Afin de s'assurer de la conformité aux obligations fiscales du financement de la vie politique française , il semble opportun de soumettre la Commission nationale des comptes de campagne et des finances politiques (CNCCFP) à l'obligation de déclarer au service de lutte anti-blanchiment, TRACFIN, les sommes qu'elle a eu à connaître dans le cadre de ses missions de contrôle des comptes de campagne ainsi que des partis politiques et dont elle soupçonne qu'elles proviennent d'une fraude fiscale .

Proposition n° 12 : Conforter la « circulaire Baroin »

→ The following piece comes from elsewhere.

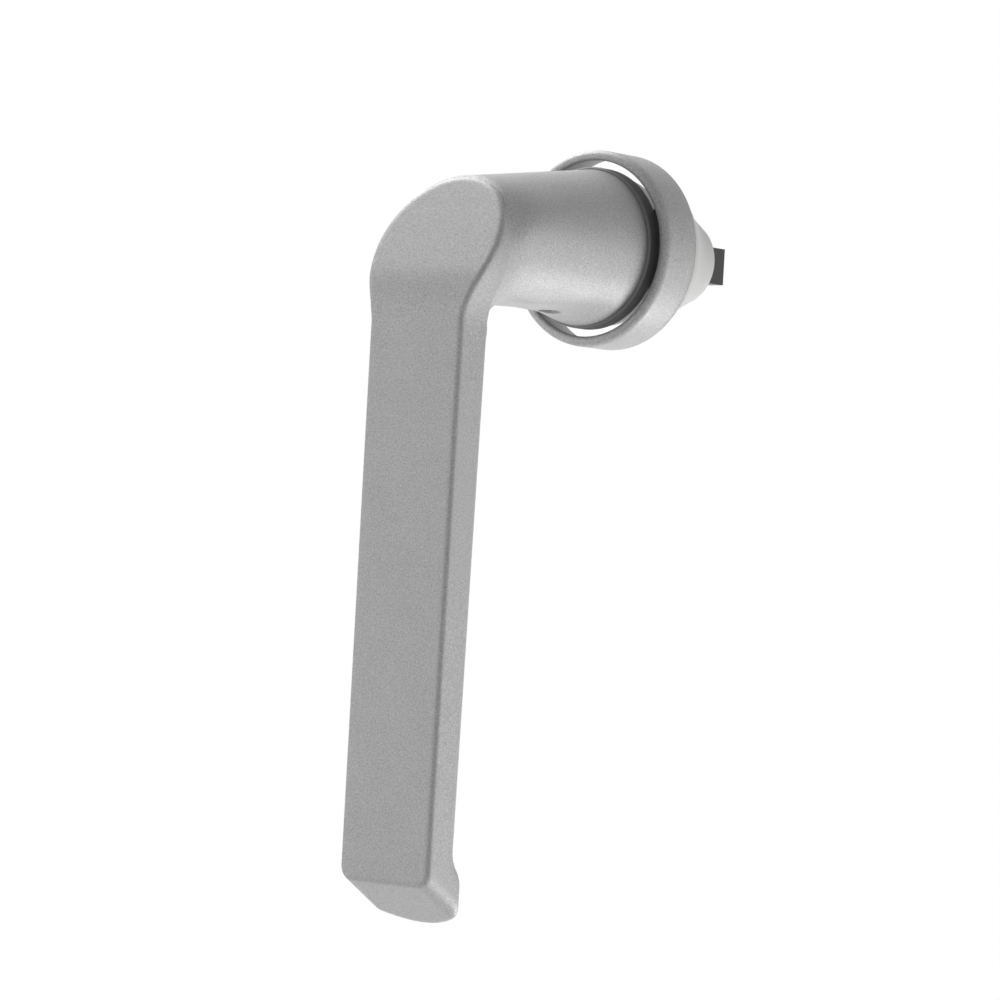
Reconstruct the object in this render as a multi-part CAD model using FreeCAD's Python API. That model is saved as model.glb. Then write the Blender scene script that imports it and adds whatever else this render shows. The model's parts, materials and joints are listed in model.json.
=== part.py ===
import FreeCAD, Part

import math
import os

from FreeCAD import Vector

# Tilt and turn window handle: a cast lever on a round rosette with a square spindle.
# Units are millimetres.  +Z is up, +Y points to the window and the grip hangs along -Z,
# which is the closed position.  The origin lies on the axis the lever turns about, in the
# plane where the rosette rests against the sash.

os.makedirs("parts", exist_ok=True)

# Fits
running_fit = 0.04
push_fit = 0.02
slide_fit = 0.3
overlap = 0.05

# Rosette ring
ring_radius = 18.5
ring_length = 9.0
ring_wall_front = 1.1
ring_wall_rear = 0.55
ring_lip_width = 1.9
ring_lip_depth = 1.0
ring_front_round = 1.3
ring_inner_round = 0.4

# Spindle and the sleeve round it
spindle_side = 7.0
spindle_chamfer = 0.8
spindle_reach = 30.4
spindle_in_neck = 30.0
spindle_play = 0.05
sleeve_radius = 6.0
sleeve_in_neck = 26.0
sleeve_chamfer = 0.4
roll_pin_radius = 1.0
roll_pin_place = 13.0

# Lever: neck
neck_radius = 14.7
neck_gap_to_ring = 1.0
neck_flat_depth = 12.7
neck_rim_round = 0.9
neck_edge_softness = 0.5
neck_corner = 1.2
flare_length = 15.0
crease_length = 22.0
crease_end_depth = 10.4
grub_radius = 2.5
grub_place = 20.5
grub_sunk = 0.6
grub_socket_depth = 2.6
grub_socket_side = 1.45

# Lever: head
head_radius = 13.2
head_drop = 4.0
lean_start = 12.2
lean_angle = 27.5
lean_blend = 20.0
head_back_start = 10.0
head_back_turn = 2.0
head_back_top = 20.0
head_back_lean = 16.0

# Lever: grip
grip_face_reach = 57.6
grip_half_width = 10.4
grip_taper = 0.45
grip_thickness = 9.1
grip_thickness_loss = 0.8
grip_back_crown = 0.6
grip_shoulder_softness = 3.5
grip_back_round = 2.4
grip_length = 118.1
face_edge_round = 0.55
underside_fillet = 8.0

# Lever: foot at the grip's lower end
foot_facet_angle = 32.0
foot_swell = 4.6
foot_crown = 3.6
foot_start = 111.5
foot_full = 118.5
foot_edge_round = 0.9

# Collar between neck and rosette
collar_radius = 15.2
collar_thickness = 3.4
collar_spigot_radius = 11.5
collar_spigot_length = 5.0
collar_edge_round = 0.5

# Carrier plate inside the ring
carrier_radius = 14.2
carrier_waist = 13.4
carrier_rear_radius = 12.9
carrier_waist_place = 1.0
carrier_shoulder_place = 3.0
carrier_ear_half_height = 7.5
carrier_floor = 2.6
carrier_cavity_radius = 9.4
carrier_boss_radius = 8.8
carrier_boss_length = 8.0

# Detent
star_radius = 9.0
star_thickness = 3.0
star_notches = 4
ball_radius = 1.2
ball_sink = 0.8
ball_cover = 0.5
spring_wire_radius = 0.22
spring_side_gap = 0.1
spring_coils = 6
plug_length = 1.4
wave_height = 0.7
wave_thickness = 0.25
wave_rim_gap = 0.6
wave_count = 3
wave_stations = 24

# Bell housing: radius and distance behind the ring
bell_core = [(12.9, 0.0), (12.4, 4.0), (12.0, 8.0), (11.2, 12.5), (10.2, 15.0), (9.4, 17.0), (8.6, 19.0), (8.1, 20.3)]
bell_wings = [(17.0, 0.0), (16.4, 3.0), (15.5, 5.0), (14.3, 7.0), (13.1, 9.0), (12.1, 11.0), (11.1, 13.0)]
bell_wing_half_height = 8.6
bell_wall = 2.2
bell_mouth_radius = 5.5
bell_hollow_radius = 6.7
bell_end_round = 0.5

# Retaining ring, thrust washer and housing screws
washer_thickness = 0.6
washer_play = 0.05
clip_thickness = 1.0
clip_radius = 7.9
clip_groove_depth = 0.6
clip_gap_half_angle = 22.0
screw_radius = 1.2
screw_head_radius = 1.9
screw_head_height = 1.4
screw_place_x = 12.4
screw_place_z = 5.0
screw_length = 5.6
screw_slot_width = 0.5
screw_slot_depth = 0.6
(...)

La « circulaire Baroin », née des observations du rapport de M. Jean Bassères, chef de l'inspection Générale des Finances, successif à l'un des volets de « l'affaire Bettencourt », écarte toute saisine du ministre pour instructions particulières. Elle part d'excellents principes mais, si sa violation éventuelle est soumise à la responsabilité politique, difficile à mettre en oeuvre, son efficacité pourrait être renforcée par les formes complémentaires usuelles de responsabilité ainsi que par une meilleure transparence de la programmation du contrôle fiscal.

Proposition n° 13 : Clarifier la politique pénale en matière fiscale

La définition annuelle de la politique pénale en matière fiscale devrait être systématiquement concertée et publiée.

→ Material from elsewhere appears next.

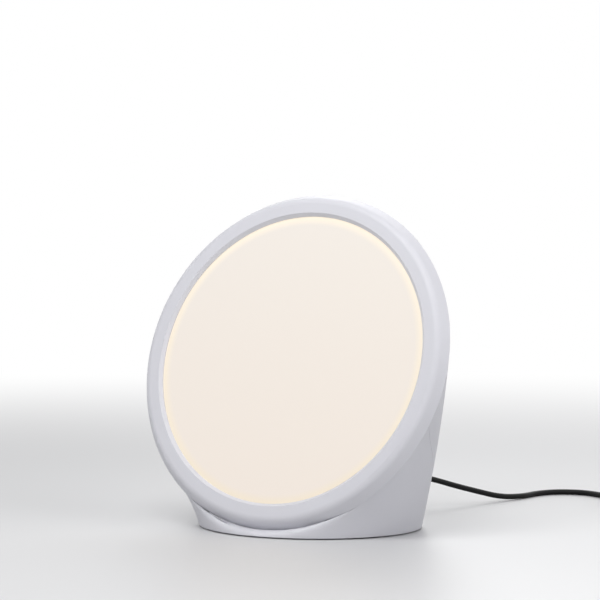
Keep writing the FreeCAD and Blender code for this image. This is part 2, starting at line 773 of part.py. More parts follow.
def key_board():
    """Circuit board behind the keys, with its switches, indicators and screws."""
    top = -pad_depth
    low = top - key_board_thickness
    board = stadium(key_board_half_width, controls_half_length + pad_margin / 2, low, top)
    for x, y in key_screw_places():
        board = board.cut(cylinder(small_screw[2] + hole_clearance, low - PAST, top + PAST, x, y))
    save("key_board", on_controls(board))
    switches = []
    for _, place in button_places:
        switch = block(switch_size[0], switch_size[1], top, top + switch_size[2], 0, place)
        switches.append(switch.cut(cylinder(switch_bore, top + switch_floor, top + FAR, 0, place)))
    save("key_switches", on_controls(Part.makeCompound(switches)))
    lamps = [block(indicator_led[1], indicator_led[0], top, top + indicator_led[2], x, indicator_place)
             for x in indicator_columns()]
    save("timer_leds", on_controls(Part.makeCompound(lamps)))
    pipes = [cylinder(indicator_radius, top + indicator_led[2] + pipe_gap, -controls_sink, x, indicator_place)
             for x in indicator_columns()]
    save("timer_windows", on_controls(Part.makeCompound(pipes)))
    fixings = [screw(small_screw, x, y, low, False) for x, y in key_screw_places()]
    save("key_board_screws", on_controls(Part.makeCompound(fixings)))


def along_y(radius, start, end, height=None):
    """Cylinder along Y, at the power socket's height."""
    level = jack_height if height is None else height
    return Part.makeCylinder(radius, end - start, V(0, start, level), Y_AXIS)


def power_socket():
    face = jack_flat + jack_flange
    inner = jack_flat - jack_length
    body_part = along_y(jack_radius, inner, jack_flat).fuse(along_y(jack_flange_radius, jack_flat, face))
    socket = body_part.cut(along_y(jack_bore, face - jack_bore_depth, face + PAST))
    pin = along_y(jack_pin, face - jack_bore_depth - PAST, face - jack_pin_recess)
    save("power_socket", joined(socket, [pin]))
    nut_face = jack_flat - jack_pad
    corners = [math.radians(60 * i) for i in range(7)]
    corners = [V(jack_nut_radius * math.cos(turn), nut_face, jack_height + jack_nut_radius * math.sin(turn))
               for turn in corners]
    nut = Part.Face(Part.makePolygon(corners)).extrude(V(0, -jack_nut_thickness, 0))
    save("socket_nut", nut.cut(along_y(jack_radius + thread_clearance, 0, FAR)))


def plug_start():
    return jack_flat + jack_flange + plug_gap


def cord_plug():
    """Plug in the socket, with its metal barrel and tapered relief."""
    start = plug_start()
    barrel = along_y(barrel_radius, start - barrel_length, start)
    save("plug_barrel", barrel.cut(along_y(barrel_bore, start - barrel_length - PAST, start - barrel_floor)))
    grip = along_y(plug_radius, start, start + plug_length)
    ends = [e for e in grip.Edges if e.Closed and len(e.Vertexes) == 1]
    save("cord_plug", grip.makeFillet(plug_round, ends))
    relief = Part.makeCone(relief_radius, cord_radius + relief_lip, relief_length,
                           V(0, start + plug_length, jack_height), Y_AXIS)
    save("plug_relief", relief)


def rounded_path(points):
    """Straight runs joined by tangent arcs, as large as the runs allow; also the arcs' radii."""
    corners = [V(*p) for p in points]
    edges = []
    radii = []
    here = corners[0]
    for before, corner, after in zip(corners, corners[1:], corners[2:]):
        inward = corner - before
        outward = after - corner
        turn = inward.getAngle(outward)
        cut = arc_share * min(inward.Length, outward.Length)
        radius = cut / math.tan(turn / 2)
        inward.normalize()
        outward.normalize()
        start = corner - inward * cut
        end = corner + outward * cut
        bisector = outward - inward
        bisector.normalize()
        middle = corner + bisector * (radius / math.cos(turn / 2) - radius)
        edges.append(Part.LineSegment(here, start).toShape())
        edges.append(Part.Arc(start, middle, end).toShape())
        radii.append(round(radius, 1))
        here = end
    edges.append(Part.LineSegment(here, corners[-1]).toShape())
    return Part.Wire(edges), radii


def tube(wire, radius, start, heading):
    """Round tube along a wire."""
    profile = Part.Wire([Part.Circle(start, heading, radius).toShape()])
    return wire.makePipeShell([profile], True, False)


def coil_axes():
    turn = math.radians(coil_heading_deg)
    heading = V(math.cos(turn), math.sin(turn), 0)
    left = V(-heading.y, heading.x, 0)
    return heading, left


def coil_centre():
    heading, left = coil_axes()
    return V(coil_start[0], coil_start[1], coil_floor) + left * coil_outer_radius


def coil_stations():
    """Reach and height of the coil at each half turn: in and out again, a layer at each reversal."""
    half_turns = 2 * coil_turns_per_layer
    reach = coil_outer_radius
    height = 0.0
    stations = [(reach, height)]
    for layer in range(coil_layers):
        step = -coil_pitch / 2 if layer % 2 == 0 else coil_pitch / 2
        for _ in range(half_turns if layer == 0 else half_turns - 1):
            reach += step
            stations.append((reach, height))
        if layer < coil_layers - 1:
            height += coil_layer
            stations.append((reach, height))
    return stations


def coil_path():
    """The coil's centre line: half-turn arcs between a short straight start and a straight end."""
    heading, left = coil_axes()
    centre = coil_centre()
    side = -1
    points = []
    for reach, height in coil_stations():
        points.append(centre + left * (side * reach) + V(0, 0, height))
        side = -side
    edges = [Part.LineSegment(points[0] - heading * coil_lead, points[0]).toShape()]
    forward = 1
    for start, end in zip(points, points[1:]):
        bulge = heading * (forward * (end - start).Length / 2)
        edges.append(Part.Arc(start, (start + end) * 0.5 + bulge, end).toShape())
        forward = -forward
    run = heading * (forward * coil_end_run)
    edges.append(Part.LineSegment(points[-1], points[-1] + run).toShape())
    return Part.Wire(edges), points, heading * forward


def least_self_gap(wire, diameter):
    """Smallest air gap between turns, measured on points along the centre line."""
    step = 2.0
    points = wire.discretize(Distance=step)
    apart = int(math.pi * diameter * 1.5 / step) + 1
    nearest = min((a - b).Length for i, a in enumerate(points) for b in points[i + apart:])
    return nearest - diameter


def free_cord():
    heading, _ = coil_axes()
    end = V(coil_start[0], coil_start[1], coil_floor) - heading * coil_lead
    points = list(cord_route) + [(end.x, end.y, end.z)]
    wire, radii = rounded_path(points)
    start = V(*points[0])
    cord = tube(wire, cord_radius, start, Y_AXIS)
    print("cord run", round(wire.Length), "mm, arc radii", radii)
    plain = math.pi * cord_radius ** 2 * wire.Length
    print("cord volume over section times length", round(cord.Volume / plain, 4))
    save("power_cord", cord)
    return wire.Length


def cord_coil():
    heading, _ = coil_axes()
    wire, points, _ = coil_path()
    start = points[0] - heading * coil_lead
    coil = tube(wire, cord_radius, start, heading)
    gap = least_self_gap(wire, cord_diameter)
    print("coil", round(wire.Length), "mm, least gap to itself", round(gap, 2))
    save("cord_coil", coil)
    return wire.Length


def coil_tie():
    """Flat band round the bundle, on the far side of the coil."""
    _, left = coil_axes()
    reaches = [reach for reach, _ in coil_stations()]
    inner = min(reaches) - cord_radius - tie_room
    outer = max(reaches) + cord_radius + tie_room
    height = (coil_layers - 1) * coil_layer + cord_diameter
    band = Part.makeBox(outer - inner + 2 * tie_thickness, tie_width, height + 2 * tie_thickness,
                        V(inner - tie_thickness, -tie_width / 2, 0))
    room = Part.makeBox(outer - inner, 2 * tie_width, height, V(inner, -tie_width, tie_thickness))
    tie = band.cut(room)
    tie.rotate(ORIGIN, Z_AXIS, math.degrees(math.atan2(left.y, left.x)))
    centre = coil_centre()
    tie.translate(V(centre.x, centre.y, 0))
    save("coil_tie", tie)


def wall_adapter():
    """Plug-in power supply at the cord's far end, lying on the table."""
    _, points, way = coil_path()
    level = points[-1].z
    start = points[-1] + way * coil_end_run
    turn = math.degrees(math.atan2(way.y, way.x))
    length, width, height = adapter_size
    case = Part.makeBox(length, width, height, V(adapter_relief_length, -width / 2, 0))
    case = case.makeFillet(adapter_round, [e for e in case.Edges if e.BoundBox.XLength > 1])
    slots = adapter_relief_length + length
    blades = []
    for side in (-1, 1):
        blade = Part.makeBox(blade_size[0], blade_size[2], blade_size[1],
                             V(slots, side * blade_pitch / 2 - blade_size[2] / 2,
                               height / 2 - blade_size[1] / 2))
        blades.append(blade)
    relief = Part.makeCone(cord_radius + relief_lip, relief_radius, adapter_relief_length,
                           V(0, 0, level), X_AXIS)
    for name, shape in (("adapter_case", case), ("adapter_blades", Part.makeCompound(blades)),
                        ("adapter_relief", relief)):
        shape.rotate(ORIGIN, Z_AXIS, turn)
        shape.translate(V(start.x, start.y, 0))
        save(name, shape)


def wire_group(name, routes, radius):
    """Insulated wires of one radius, each along its own rounded path."""
    wires = []
    for points in routes:
        path, _ = rounded_path(points)
        first = V(*points[0])
        wires.append(tube(path, radius, first, V(*points[1]) - first))
    save(name, Part.makeCompound(wires))


def ribbon(count, spacing):
    """Offsets of side-by-side wires."""
    return [(i - (count - 1) / 2) * spacing for i in range(count)]


def inner_wires():
    """Wires from the driver board to the light strip, the keys and the power socket."""
    lamp, keys, supply = connector_places()
    top = board_top + connector_size[2] + wire_gap
    slot = disc_point(0, wire_slot_inset - plate_radius, plate_back - wire_gap)
    radius, spacing = lamp_wire
    behind, above = lamp_wire_approach
    wire_group("lamp_wires", [
        [(lamp[0] + side, lamp[1], top), (lamp[0] + side, lamp[1], top + wire_rise),
         (lamp[0] / 2 + side, lamp[1] - lamp_wire_pass, top + wire_rise),
         (side, slot.y + behind, slot.z + above), (side, slot.y, slot.z)]
        for side in ribbon(2, spacing)], radius)
    radius, spacing = key_wire
    ahead, below = key_wire_approach
    drop = controls_half_length - key_wire_inset
    low = controls_origin - controls_out * (pad_depth + key_board_thickness + wire_gap)
    low += V(0, math.sin(controls_lean), -math.cos(controls_lean)) * drop
    wire_group("key_wires", [
        [(keys[0] + side, keys[1], top), (keys[0] + side, keys[1], top + wire_rise),
         (keys[0] / 2 + side, keys[1] + key_wire_pass, low.z - key_wire_drop),
         (side, low.y - ahead, low.z - below), (side, low.y, low.z)]
        for side in ribbon(4, spacing)], radius)
    radius, spacing = jack_wire
    back = jack_flat - jack_length - wire_gap
    bend, entry = jack_wire_approach
    wire_group("socket_wires", [
        [(side, supply[1], top), (side, supply[1], top + jack_wire_rise),
         (side, back - bend, top + jack_wire_rise), (side, back - entry, jack_height),
         (side, back, jack_height)]
        for side in ribbon(2, spacing)], radius)


os.makedirs("parts", exist_ok=True)
body_outer = body(0)
body_cavity = body(shell_wall)
controls_origin, controls_lean, controls_out = controls_frame(body_outer)
room_front, room_panel = bezel_room()
save("front_bezel", front_bezel())
light_panel()
light_strip()
standoffs()
save("base_shell", base_shell(body_outer, body_cavity, room_front, room_panel))
save("rear_housing", rear_housing(body_outer, body_cavity, room_front, room_panel))
base_cover(room_front)
ballast()
driver_board()
control_panel()
buttons()
key_board()
power_socket()
cord_plug()
inner_wires()
total = free_cord() + cord_coil()
coil_tie()
wall_adapter()
print("cord in all", round(total), "mm")
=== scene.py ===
# %% [markdown]
# # A light therapy lamp
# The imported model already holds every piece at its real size, in metres, with +Z up and the lit disc
# facing -Y. This notebook gives those pieces their finish, adds the cord, and models again the few pieces
# whose plain solids would look too simple close up. The first cell loads the model, keeps its record and
# moves each piece's place into its mesh.

# %% Load the model
import json
import math

import bmesh
import bpy
from mathutils import Matrix, Vector


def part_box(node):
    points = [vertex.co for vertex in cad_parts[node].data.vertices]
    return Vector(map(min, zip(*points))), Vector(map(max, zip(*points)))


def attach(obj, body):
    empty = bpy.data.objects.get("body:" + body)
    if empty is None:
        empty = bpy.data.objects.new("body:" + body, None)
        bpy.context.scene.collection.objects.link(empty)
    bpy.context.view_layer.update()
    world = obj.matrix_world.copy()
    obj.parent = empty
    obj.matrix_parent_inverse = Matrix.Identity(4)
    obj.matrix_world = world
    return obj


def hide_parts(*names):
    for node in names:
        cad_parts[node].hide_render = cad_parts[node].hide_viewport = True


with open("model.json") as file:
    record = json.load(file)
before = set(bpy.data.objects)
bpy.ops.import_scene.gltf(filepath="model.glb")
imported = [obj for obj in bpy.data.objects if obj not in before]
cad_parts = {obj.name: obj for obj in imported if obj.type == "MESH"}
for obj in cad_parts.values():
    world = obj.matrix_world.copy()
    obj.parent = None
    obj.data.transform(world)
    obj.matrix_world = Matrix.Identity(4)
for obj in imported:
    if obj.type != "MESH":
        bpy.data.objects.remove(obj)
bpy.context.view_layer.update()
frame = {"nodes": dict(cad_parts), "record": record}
nodes = frame["nodes"]

# %% [markdown]
# ## Camera
# The lamp is seen from its left front, a little above the table, from far enough away that the disc shows
# almost no perspective. A camera could be given its turn as three angles, but pointing it at a spot is
# easier to change: the way from the camera to the spot becomes the turn through `to_track_quat`. The
# studio's lamps need the same, so it is a function.

# %% Camera
CAMERA_PLACE = (0.8235, -1.4016, 0.2105)
CAMERA_TARGET = (0.0070, -0.0264, 0.1658)
LENS_MM = 133.86
SENSOR_MM = 36.0


def place_and_aim(name, data, place, target):
    """Object of a camera or a lamp, which stands at a place and points at a target."""
    way = Vector(target) - Vector(place)
    thing = bpy.data.objects.new(name, data)
    thing.location = place
    thing.rotation_euler = way.to_track_quat("-Z", "Y").to_euler()
    bpy.context.scene.collection.objects.link(thing)
    print(name, "stands", round(way.length, 3), "m from what it points at")
    return thing


camera_data = bpy.data.cameras.new("camera")
camera_data.lens = LENS_MM
camera_data.sensor_width = SENSOR_MM
bpy.context.scene.camera = place_and_aim("camera", camera_data, CAMERA_PLACE, CAMERA_TARGET)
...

Les décisions découlant du principe d'opportunité des poursuites qui s'appliquent doublement en matière fiscale, au niveau du ministre du budget et du Parquet, y revêtent en outre des enjeux particuliers puisque les voies parallèles de saisine de la justice ne sont pas ouvertes en matière fiscale.

Enfin, le choix des voies d'instruction (information judiciaire ou enquête préliminaire) peut faire naître des soupçons, même infondés, ce qui impose que les décisions des formations d'instruction tendant à ne pas poursuivre soient particulièrement motivées. Le Conseil supérieur de la magistrature devrait proposer les moyens adaptés à la levée de tout doute pouvant résulter des singularités des procédures suivies en ces matières.


* 510 Loi n° 2001-420 du 15 mai 2001.